Case of the Wheaton professor who wore a headscarf to show solidarity with Muslims

"We know the real God," a Christian minister told me when I interviewed him after the San Bernardino massacre. "God is not Allah."

“My job is to take a Muslim and turn him away from Muhammad, who is still dead, and turn him to Jesus Christ, who rose and sits at the right hand of God," another minister told me on that same reporting trip for The Christian Chronicle.

I thought about those comments as I read a developing story from the Chicago area.

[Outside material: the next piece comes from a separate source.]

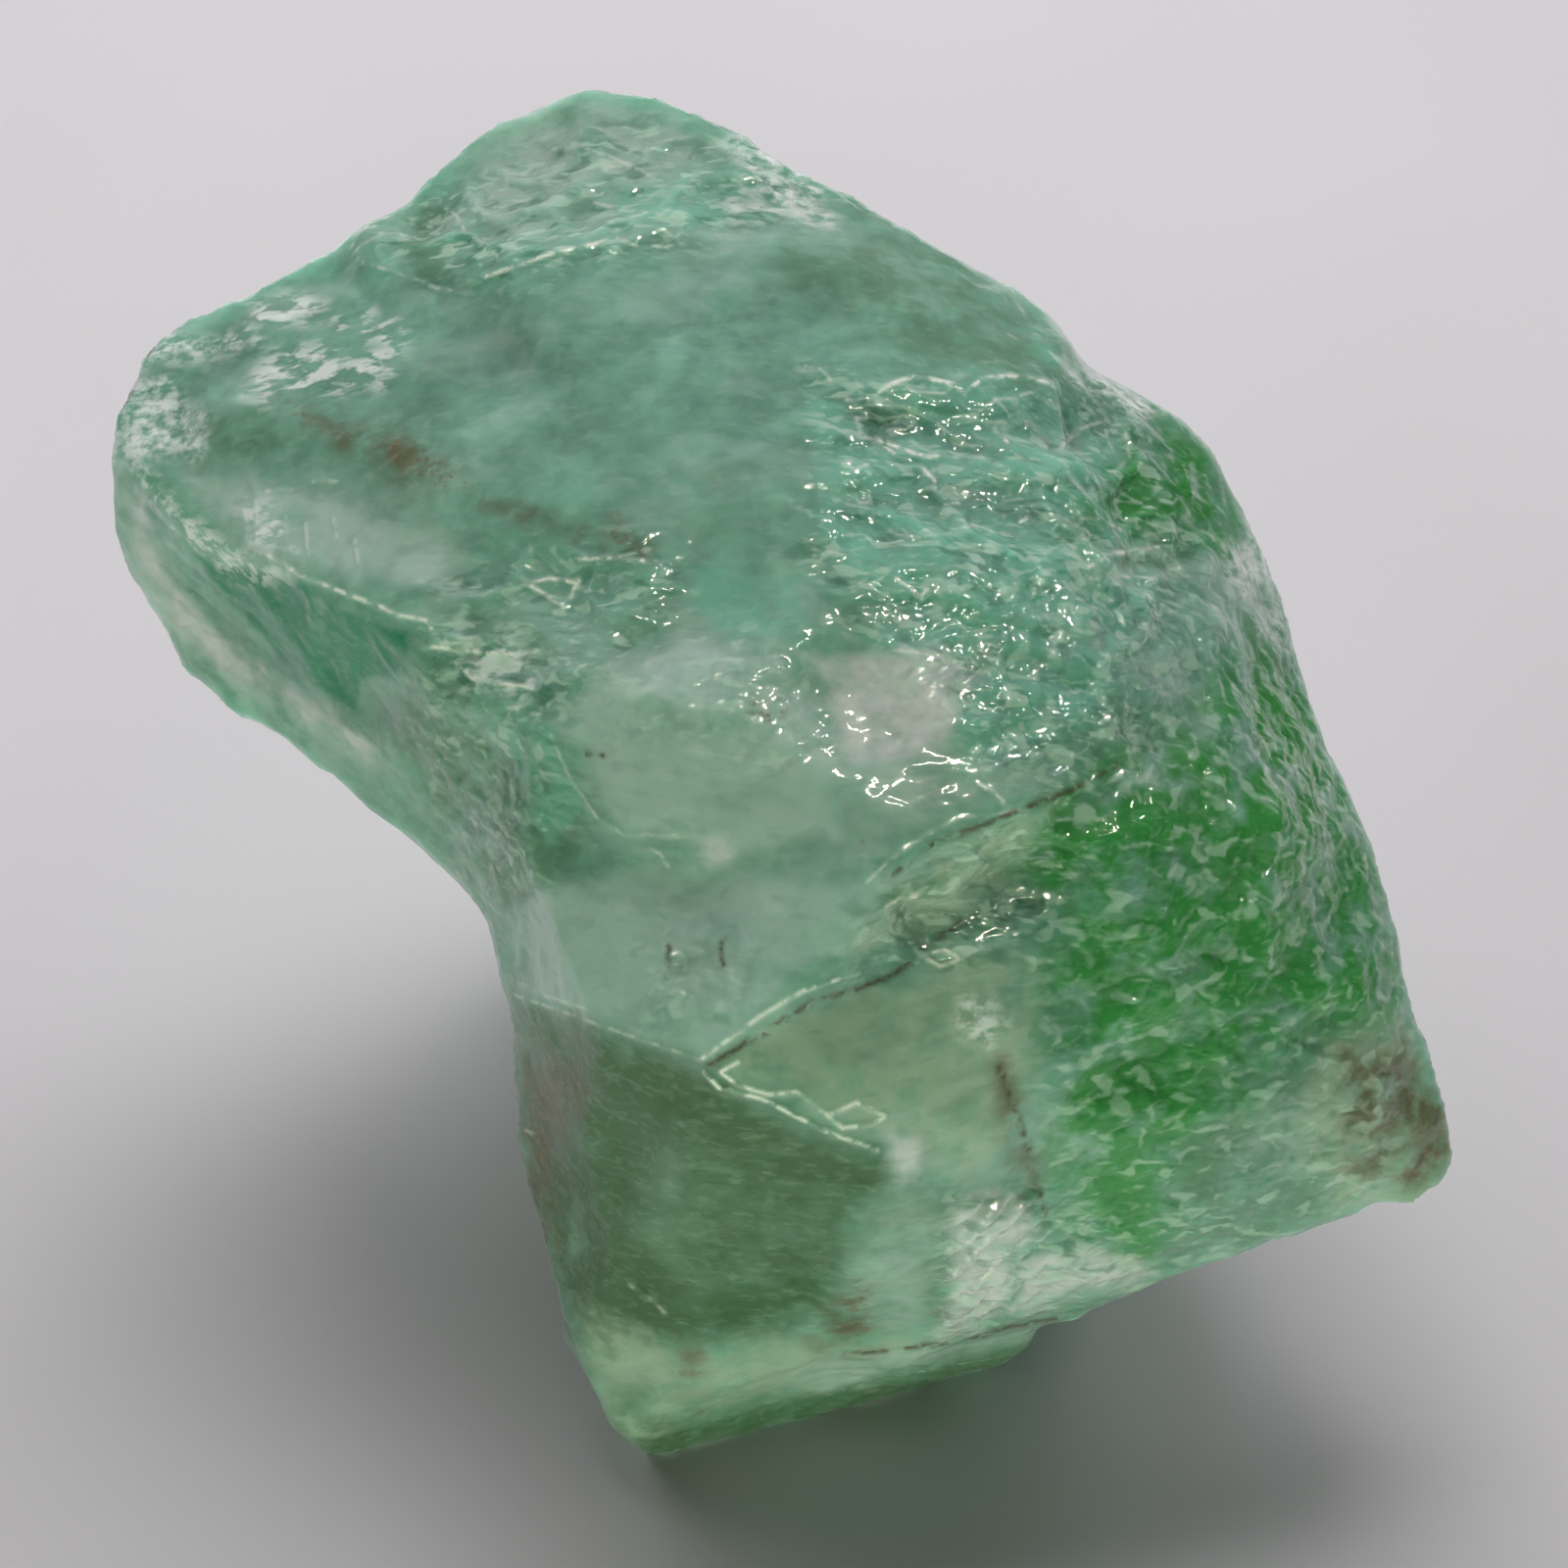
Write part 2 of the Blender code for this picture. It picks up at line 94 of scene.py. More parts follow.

Manya Brachear Pashman, the talented Godbeat pro for the Chicago Tribune (and the new president of the Religion Newswriters Association), reported the news this morning.

The top of her story:

A tenured Wheaton College professor who, as part of her Christian Advent devotion, donned a traditional headscarf to show solidarity with Muslims has been placed on administrative leave.
Larycia Hawkins, a political science professor at the private evangelical Christian college in Chicago's west suburbs, announced last week that she would wear the veil to show support for Muslims who have been under greater scrutiny since mass shootings in Paris and San Bernardino, Calif.
"I stand in religious solidarity with Muslims because they, like me, a Christian, are people of the book," she posted on Facebook.
But it was that explanation of her gesture that concerned some evangelical Christians, who read her statement as a conflation of Christian and Muslim theology.
"While Islam and Christianity are both monotheistic, we believe there are fundamental differences between the two faiths, including what they teach about God's revelation to humanity, the nature of God, the path to salvation and the life of prayer," Wheaton College said in a statement.

That's a nice, evenhanded summary that, it seems to me, fairly quotes both sides.